What Was It Like to Be On Supermarket Sweep?, by Marah Eakin for The AV Club, August 2014
An interview with a man who was on the show with his girlfriend many moons ago. THE MEAT IS PLASTIC.
How Does It Feel To Make Police Shows In 2020?, as told to Lila Shapiro for Vulture, July 2020
I was assigned to write an episode for that show about a young Black boy who witnesses a murder and is shocked into silence. I really wanted to talk about the boy’s fear of this white police officer who’s trying to gain his trust, because he’s been raised not to trust this man, based on his position and his job and the color of his skin. But the showrunner, who was white, didn’t have any appetite for that type of storytelling, and we went in a different direction. So the episode becomes a story about a Black boy who instinctively trusts a white police officer, without questioning how that dynamic would really play out or acknowledging systemic racism. It always bothered me and felt completely disingenuous.
Vivian Stephens Helped Turn Romance Writing Into a Billion-Dollar Industry. Then She Got Pushed Out., by Mimi Swartz for Texas Monthly, August 2020
A compelling history of the romance novel industry itself lies beneath this story of how Vivian Stephens revolutionized the romance novel business, founded the RWA, and then ended up sidelined by white writers, readers and publishers who barely noticed she — or other women of color — were there at all.

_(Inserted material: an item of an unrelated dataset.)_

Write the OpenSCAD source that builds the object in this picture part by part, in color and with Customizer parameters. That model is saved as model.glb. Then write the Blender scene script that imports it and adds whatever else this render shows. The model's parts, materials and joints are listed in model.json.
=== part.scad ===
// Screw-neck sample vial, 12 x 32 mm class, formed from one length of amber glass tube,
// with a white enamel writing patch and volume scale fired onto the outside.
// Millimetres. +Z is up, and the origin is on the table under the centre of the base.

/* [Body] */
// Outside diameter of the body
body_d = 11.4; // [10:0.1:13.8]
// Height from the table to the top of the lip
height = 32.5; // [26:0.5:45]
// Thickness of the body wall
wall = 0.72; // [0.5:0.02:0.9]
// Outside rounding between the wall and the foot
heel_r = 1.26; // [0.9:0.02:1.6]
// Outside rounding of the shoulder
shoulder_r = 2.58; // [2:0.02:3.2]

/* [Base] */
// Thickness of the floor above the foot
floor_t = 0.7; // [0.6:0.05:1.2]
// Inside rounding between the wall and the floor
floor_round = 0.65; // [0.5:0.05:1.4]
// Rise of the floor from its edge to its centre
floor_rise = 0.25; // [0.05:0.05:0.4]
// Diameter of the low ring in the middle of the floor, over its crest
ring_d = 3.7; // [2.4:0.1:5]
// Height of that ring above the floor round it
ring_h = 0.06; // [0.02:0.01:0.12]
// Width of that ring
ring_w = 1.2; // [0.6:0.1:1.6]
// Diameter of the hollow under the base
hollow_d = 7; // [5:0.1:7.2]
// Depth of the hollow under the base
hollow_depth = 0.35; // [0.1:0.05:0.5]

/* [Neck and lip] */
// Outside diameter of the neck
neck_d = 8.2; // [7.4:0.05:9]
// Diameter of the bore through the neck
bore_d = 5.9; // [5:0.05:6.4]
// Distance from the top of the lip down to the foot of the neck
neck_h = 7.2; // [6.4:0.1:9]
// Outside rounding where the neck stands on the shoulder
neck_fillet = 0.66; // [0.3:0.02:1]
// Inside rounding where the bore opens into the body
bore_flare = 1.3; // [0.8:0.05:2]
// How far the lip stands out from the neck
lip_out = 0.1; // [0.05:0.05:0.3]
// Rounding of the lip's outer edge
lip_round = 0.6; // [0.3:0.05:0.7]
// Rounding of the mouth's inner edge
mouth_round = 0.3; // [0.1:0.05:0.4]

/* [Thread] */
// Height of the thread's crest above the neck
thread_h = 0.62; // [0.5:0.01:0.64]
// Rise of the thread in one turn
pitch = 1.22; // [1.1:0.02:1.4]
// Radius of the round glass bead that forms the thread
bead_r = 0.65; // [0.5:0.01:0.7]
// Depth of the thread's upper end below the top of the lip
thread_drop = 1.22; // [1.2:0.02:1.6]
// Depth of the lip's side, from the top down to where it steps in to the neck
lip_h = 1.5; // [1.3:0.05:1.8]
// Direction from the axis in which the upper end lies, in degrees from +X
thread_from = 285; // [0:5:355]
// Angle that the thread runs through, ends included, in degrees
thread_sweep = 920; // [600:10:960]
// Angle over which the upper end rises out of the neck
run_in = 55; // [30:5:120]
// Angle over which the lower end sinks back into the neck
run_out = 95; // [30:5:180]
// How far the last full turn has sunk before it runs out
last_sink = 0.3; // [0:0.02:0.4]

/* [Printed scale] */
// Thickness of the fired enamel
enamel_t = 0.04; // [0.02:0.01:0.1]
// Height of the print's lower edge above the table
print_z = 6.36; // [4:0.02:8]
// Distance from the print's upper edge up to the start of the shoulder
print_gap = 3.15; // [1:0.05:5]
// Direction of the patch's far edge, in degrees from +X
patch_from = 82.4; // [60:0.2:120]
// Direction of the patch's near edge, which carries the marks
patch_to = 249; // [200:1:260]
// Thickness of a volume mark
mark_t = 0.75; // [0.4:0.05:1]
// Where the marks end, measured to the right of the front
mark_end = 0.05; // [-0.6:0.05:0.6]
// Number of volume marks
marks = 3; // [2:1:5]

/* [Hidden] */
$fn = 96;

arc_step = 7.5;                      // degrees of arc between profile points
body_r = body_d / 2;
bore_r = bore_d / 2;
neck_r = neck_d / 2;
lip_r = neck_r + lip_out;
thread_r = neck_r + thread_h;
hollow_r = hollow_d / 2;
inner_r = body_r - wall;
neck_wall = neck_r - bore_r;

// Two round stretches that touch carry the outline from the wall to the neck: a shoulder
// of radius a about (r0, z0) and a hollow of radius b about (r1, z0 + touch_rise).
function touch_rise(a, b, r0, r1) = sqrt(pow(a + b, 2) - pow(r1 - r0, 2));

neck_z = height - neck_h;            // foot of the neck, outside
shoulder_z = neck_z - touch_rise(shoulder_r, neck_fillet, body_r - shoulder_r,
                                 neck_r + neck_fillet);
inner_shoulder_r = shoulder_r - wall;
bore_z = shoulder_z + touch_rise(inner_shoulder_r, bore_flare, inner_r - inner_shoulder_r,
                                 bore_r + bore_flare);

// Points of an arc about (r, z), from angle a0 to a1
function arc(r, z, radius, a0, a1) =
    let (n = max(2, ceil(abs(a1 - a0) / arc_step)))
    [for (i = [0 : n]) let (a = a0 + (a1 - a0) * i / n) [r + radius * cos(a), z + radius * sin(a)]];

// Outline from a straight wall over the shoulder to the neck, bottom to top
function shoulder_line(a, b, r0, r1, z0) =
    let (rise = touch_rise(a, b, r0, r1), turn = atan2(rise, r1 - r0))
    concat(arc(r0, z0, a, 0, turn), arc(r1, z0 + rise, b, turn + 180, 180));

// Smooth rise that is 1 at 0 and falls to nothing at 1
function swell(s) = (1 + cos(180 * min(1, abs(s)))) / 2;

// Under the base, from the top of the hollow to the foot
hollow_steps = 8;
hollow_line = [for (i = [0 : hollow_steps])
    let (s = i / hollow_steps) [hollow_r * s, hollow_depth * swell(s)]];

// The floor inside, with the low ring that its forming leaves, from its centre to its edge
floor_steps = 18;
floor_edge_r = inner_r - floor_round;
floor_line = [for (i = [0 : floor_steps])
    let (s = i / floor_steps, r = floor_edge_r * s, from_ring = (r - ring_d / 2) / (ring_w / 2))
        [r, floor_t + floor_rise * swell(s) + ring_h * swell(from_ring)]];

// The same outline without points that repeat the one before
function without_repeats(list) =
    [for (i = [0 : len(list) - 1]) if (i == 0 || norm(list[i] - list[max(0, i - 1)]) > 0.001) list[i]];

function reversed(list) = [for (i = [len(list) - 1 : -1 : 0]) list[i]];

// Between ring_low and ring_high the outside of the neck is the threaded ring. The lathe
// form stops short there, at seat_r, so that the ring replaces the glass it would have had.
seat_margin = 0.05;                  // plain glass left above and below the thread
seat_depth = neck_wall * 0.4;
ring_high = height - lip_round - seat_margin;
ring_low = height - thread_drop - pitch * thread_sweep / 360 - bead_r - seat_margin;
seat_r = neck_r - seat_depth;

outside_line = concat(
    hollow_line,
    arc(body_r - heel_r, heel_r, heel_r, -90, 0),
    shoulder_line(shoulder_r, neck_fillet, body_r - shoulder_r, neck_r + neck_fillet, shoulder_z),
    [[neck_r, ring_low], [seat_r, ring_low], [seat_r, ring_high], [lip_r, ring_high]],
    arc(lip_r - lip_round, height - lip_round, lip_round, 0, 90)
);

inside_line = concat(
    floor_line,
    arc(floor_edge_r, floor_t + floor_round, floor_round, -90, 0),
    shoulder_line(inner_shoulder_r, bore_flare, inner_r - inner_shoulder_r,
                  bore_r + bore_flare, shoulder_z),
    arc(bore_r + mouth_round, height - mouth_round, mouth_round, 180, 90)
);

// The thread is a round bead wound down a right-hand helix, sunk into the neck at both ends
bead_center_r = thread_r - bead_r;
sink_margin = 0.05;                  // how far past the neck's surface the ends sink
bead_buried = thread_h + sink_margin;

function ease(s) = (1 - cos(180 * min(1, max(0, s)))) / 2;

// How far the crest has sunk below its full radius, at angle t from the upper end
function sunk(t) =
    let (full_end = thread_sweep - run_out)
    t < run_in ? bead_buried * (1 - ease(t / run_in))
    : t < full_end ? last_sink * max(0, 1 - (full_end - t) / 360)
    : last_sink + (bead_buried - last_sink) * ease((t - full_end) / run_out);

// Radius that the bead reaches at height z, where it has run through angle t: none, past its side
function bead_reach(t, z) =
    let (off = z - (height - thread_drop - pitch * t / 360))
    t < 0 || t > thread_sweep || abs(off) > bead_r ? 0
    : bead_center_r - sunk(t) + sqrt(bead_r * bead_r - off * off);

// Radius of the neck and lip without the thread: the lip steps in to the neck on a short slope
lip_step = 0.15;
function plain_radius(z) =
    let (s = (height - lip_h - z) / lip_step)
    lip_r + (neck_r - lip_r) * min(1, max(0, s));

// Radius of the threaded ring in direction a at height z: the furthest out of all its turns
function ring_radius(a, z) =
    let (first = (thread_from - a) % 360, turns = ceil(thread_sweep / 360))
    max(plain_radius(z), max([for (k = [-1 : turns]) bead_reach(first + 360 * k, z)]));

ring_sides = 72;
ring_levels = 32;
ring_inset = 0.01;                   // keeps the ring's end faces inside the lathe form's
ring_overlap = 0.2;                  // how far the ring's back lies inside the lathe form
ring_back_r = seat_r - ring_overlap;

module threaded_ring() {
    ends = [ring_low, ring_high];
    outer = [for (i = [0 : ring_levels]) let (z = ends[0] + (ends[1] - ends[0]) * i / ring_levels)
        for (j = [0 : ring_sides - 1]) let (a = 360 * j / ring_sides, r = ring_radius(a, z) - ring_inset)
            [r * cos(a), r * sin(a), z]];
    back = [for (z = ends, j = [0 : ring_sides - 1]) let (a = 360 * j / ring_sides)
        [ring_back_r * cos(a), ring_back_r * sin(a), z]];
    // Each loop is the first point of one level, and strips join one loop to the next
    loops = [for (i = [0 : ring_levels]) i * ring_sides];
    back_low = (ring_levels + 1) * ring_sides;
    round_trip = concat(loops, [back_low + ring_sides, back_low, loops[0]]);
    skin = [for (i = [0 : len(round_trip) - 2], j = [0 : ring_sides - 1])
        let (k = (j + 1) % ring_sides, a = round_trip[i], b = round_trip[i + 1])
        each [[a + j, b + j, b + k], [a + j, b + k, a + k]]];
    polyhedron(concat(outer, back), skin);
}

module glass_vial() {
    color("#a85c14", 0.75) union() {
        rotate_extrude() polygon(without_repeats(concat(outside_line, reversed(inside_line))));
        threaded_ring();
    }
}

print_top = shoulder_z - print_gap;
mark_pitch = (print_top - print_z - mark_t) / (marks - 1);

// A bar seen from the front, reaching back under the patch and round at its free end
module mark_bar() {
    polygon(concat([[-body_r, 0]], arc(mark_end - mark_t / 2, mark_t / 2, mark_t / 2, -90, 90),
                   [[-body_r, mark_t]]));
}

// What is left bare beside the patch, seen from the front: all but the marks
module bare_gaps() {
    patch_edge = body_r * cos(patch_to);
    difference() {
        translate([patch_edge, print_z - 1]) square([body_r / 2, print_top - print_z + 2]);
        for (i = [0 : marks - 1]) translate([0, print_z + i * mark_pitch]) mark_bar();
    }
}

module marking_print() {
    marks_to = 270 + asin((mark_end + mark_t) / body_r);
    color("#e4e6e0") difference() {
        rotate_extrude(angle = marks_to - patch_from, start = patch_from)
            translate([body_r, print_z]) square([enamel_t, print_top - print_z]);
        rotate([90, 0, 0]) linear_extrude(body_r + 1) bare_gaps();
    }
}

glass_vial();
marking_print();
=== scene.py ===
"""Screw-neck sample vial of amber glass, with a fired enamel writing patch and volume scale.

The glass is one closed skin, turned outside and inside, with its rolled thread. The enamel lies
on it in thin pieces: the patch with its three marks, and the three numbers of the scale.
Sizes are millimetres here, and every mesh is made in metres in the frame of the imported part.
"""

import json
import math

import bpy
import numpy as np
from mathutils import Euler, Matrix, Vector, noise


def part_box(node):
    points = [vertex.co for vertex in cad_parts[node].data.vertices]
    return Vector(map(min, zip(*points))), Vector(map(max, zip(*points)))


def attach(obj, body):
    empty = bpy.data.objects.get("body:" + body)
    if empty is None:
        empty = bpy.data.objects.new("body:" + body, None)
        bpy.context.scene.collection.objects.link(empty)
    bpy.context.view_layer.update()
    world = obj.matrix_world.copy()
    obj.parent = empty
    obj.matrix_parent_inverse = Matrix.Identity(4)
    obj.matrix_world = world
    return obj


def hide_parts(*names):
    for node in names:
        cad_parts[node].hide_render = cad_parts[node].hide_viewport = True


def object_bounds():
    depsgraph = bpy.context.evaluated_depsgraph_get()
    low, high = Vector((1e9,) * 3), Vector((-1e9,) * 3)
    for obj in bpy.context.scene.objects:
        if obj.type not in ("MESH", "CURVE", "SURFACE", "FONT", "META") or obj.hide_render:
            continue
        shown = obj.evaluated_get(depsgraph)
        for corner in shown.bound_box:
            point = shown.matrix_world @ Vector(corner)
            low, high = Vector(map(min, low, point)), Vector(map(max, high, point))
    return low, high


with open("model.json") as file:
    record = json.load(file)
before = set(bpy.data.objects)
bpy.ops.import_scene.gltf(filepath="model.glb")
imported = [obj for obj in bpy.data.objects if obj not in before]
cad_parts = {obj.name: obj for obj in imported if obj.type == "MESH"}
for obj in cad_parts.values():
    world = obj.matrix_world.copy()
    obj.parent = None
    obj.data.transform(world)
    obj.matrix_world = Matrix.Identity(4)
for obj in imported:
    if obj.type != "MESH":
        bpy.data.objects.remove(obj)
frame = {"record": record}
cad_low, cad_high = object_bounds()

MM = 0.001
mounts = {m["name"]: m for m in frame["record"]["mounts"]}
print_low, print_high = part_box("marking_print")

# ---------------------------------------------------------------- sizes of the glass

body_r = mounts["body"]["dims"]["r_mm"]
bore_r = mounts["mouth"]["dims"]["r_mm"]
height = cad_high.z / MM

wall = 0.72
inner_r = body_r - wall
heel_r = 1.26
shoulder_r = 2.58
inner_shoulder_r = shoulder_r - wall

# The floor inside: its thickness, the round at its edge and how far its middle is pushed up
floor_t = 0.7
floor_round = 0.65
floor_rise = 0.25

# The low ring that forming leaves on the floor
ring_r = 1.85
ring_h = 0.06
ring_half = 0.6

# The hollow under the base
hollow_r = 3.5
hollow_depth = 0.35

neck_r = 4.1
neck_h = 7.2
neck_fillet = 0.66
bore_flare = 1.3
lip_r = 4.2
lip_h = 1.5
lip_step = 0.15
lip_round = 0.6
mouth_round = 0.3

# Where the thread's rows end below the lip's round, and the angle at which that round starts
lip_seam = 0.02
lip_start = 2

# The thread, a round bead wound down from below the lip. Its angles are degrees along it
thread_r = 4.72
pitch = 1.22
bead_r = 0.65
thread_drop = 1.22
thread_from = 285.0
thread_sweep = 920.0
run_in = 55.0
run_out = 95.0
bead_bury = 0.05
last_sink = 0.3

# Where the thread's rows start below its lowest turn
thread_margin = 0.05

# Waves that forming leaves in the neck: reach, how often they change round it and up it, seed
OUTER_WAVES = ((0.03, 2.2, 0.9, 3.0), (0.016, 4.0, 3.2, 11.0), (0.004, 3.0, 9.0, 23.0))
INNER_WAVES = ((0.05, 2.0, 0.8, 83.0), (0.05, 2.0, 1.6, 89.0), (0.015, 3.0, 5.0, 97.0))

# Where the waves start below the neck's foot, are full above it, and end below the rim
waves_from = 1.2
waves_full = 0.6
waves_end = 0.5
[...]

What Is MasterClass Actually Selling?, by Carina Chocano for The Atlantic, September 2020
They can’t take your education away from you as it’s possible to be. As though it’s revealing another layer of unpaid labor—cultural labor—one is expected to do in order to secure the privilege of performing actual labor.
Viral Video Seemed To Show BLM Storming A Church. The Real Story Is Much Darker, by Anne Helen Peterson for Buzzfeed, August 2020
A church in upstate New York hosted an AR-15 raffle to lure Black Lives Matter protestors to their openly racist, bigoted church, where they took a video of the protest and made it go viral, claiming activists were storming churches, period. “What people need to know is we’re not protesting churches,” local leader Lukee Forbes said. “We’re protesting this church.
Sweatpants Forever, by Irina Aleksander for The New York Times, July 2020
How the pandemic will forever change the fashion industry – which was already due for quite a reckoning, IT SEEMS.
Good Conflict, by Molly Fischer for The Cut, August 2020
I interviewed Sarah Schulman in 2017 and of course dug into this release with intense interest and passion.
Jammed Up, by Lexis-Olivier Ray and Samantha Helou Hernandez for Land Mag, July 2020
The inside story of what went wrong at Squirl, including some really appalling working conditions in a tiny hidden kitchen with no ventilation.
Perverts Like Us, by Heather O’Neill for Hazlitt, June 2020
What I liked most about that day was that we were together, looking at the magazines together. We had triumphed over the adults. We were doing things they could never imagine us doing. It was our collective secret that we were obsessed with sex. Our sexuality was kept secret from us, while it was exhibited, examined and exploited by men.